## Aim
Starting with the line that contains "Write the build123d", set down each line through the end of the entries below, exactly and with nothing added.

· · · ·

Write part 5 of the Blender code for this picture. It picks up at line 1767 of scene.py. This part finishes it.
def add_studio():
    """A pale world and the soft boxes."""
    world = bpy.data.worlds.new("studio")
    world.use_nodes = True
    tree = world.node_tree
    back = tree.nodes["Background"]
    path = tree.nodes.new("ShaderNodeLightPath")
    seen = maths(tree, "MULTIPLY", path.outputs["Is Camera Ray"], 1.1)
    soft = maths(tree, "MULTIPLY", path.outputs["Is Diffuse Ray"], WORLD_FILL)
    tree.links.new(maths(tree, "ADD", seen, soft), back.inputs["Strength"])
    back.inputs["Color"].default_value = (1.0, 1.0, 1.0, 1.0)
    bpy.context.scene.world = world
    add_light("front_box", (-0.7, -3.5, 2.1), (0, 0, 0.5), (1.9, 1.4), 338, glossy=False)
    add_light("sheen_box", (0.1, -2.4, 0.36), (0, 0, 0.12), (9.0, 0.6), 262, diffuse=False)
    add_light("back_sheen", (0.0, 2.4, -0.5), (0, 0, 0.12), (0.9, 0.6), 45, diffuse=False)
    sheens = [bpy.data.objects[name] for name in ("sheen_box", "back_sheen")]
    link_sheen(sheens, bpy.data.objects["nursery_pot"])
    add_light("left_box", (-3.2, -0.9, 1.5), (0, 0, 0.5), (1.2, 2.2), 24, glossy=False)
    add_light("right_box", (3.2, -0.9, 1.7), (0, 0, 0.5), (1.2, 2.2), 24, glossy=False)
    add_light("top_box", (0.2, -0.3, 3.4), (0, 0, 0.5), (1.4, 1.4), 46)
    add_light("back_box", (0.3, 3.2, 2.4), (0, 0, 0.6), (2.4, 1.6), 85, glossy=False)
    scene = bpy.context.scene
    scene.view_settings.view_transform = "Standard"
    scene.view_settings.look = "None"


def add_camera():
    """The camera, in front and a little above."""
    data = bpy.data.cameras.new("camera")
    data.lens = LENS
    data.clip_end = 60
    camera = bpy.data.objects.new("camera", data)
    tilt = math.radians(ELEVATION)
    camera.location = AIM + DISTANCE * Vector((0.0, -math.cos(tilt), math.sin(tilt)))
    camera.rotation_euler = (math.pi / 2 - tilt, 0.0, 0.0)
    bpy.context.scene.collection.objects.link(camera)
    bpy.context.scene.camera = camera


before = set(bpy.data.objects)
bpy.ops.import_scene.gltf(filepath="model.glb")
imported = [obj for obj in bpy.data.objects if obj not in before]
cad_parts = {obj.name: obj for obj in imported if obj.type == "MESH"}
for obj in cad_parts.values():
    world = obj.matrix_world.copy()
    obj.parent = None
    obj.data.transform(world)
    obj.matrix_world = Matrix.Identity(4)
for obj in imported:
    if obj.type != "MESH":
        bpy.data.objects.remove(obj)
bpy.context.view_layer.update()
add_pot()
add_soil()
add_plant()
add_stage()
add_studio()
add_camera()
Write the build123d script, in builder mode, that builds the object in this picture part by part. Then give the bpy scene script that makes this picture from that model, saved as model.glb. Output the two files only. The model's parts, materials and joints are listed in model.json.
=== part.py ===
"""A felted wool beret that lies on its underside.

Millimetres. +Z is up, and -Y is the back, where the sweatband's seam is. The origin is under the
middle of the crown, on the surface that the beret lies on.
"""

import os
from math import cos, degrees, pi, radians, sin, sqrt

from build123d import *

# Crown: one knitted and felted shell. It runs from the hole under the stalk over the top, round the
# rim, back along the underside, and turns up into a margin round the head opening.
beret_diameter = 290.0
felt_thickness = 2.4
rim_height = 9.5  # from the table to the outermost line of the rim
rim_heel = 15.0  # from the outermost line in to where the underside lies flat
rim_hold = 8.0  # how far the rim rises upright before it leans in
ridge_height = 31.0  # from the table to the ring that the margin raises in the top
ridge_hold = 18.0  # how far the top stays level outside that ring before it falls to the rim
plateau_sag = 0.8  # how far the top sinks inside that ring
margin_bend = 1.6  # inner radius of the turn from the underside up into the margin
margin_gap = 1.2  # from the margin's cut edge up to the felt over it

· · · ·

## Solution to the problem
Write the build123d script, in builder mode, that builds the object in this picture part by part. Then give the bpy scene script that makes this picture from that model, saved as model.glb. Output the two files only. The model's parts, materials and joints are listed in model.json.
=== part.py ===
"""A felted wool beret that lies on its underside.

Millimetres. +Z is up, and -Y is the back, where the sweatband's seam is. The origin is under the
middle of the crown, on the surface that the beret lies on.
"""

import os
from math import cos, degrees, pi, radians, sin, sqrt

from build123d import *

# Crown: one knitted and felted shell. It runs from the hole under the stalk over the top, round the
# rim, back along the underside, and turns up into a margin round the head opening.
beret_diameter = 290.0
felt_thickness = 2.4
rim_height = 9.5  # from the table to the outermost line of the rim
rim_heel = 15.0  # from the outermost line in to where the underside lies flat
rim_hold = 8.0  # how far the rim rises upright before it leans in
ridge_height = 31.0  # from the table to the ring that the margin raises in the top
ridge_hold = 18.0  # how far the top stays level outside that ring before it falls to the rim
plateau_sag = 0.8  # how far the top sinks inside that ring
margin_bend = 1.6  # inner radius of the turn from the underside up into the margin
margin_gap = 1.2  # from the margin's cut edge up to the felt over it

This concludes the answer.